Chris Porter
Stand-up specials
A lifelong road warrior screaming logically at a nonsensical world.
Chris Porter paces the stage like a guy who just got off a shift and needs to explain why the world has lost its mind. He grips the mic and yells with exasperated logic. The rhythm is pure club standup: a grounded setup, a steady escalation, and a loud, frustrated punchline. He works completely bare-bones. There are no music cues or alternative formats. It is just Porter and a microphone, picking apart the indignities of being a regular person.
He is a lifelong road warrior. Nearly two decades after finishing third on the fourth season of Last Comic Standing, he remains a staple of the American club circuit. He doesn’t chase alt-comedy cred or high-concept theater tours. He is the comic who reliably flattens a Friday late show, releasing hour-long specials like Ugly and Angry and A Man From Kansas that rack up huge numbers by delivering exactly what they promise.

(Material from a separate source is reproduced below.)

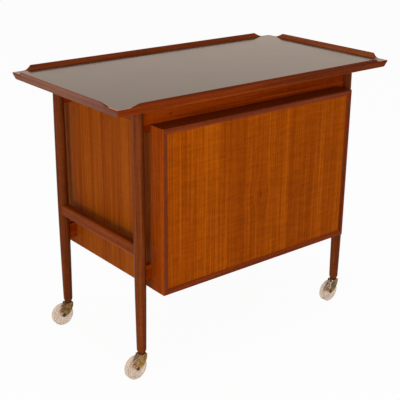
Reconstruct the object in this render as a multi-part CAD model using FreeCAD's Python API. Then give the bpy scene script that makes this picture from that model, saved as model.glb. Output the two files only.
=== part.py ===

His best bits involve the logical defense of trash culture. He will spend five minutes praising a fast-food chain for legally admitting their meat isn’t entirely real, treating their honesty as a corporate virtue. He breaks down why kidnapping for ransom is an outdated business model because the internet ruined the market value of babies. The anger in his act never feels malicious. He gets annoyed so the audience doesn’t have to. He rarely turns inward. You get his opinions on the world, not deep confessions about his soul.
Born and raised in Kansas City, he maintains the aesthetic of a nineties rock frontman and the straightforward sensibilities of an analog stoner.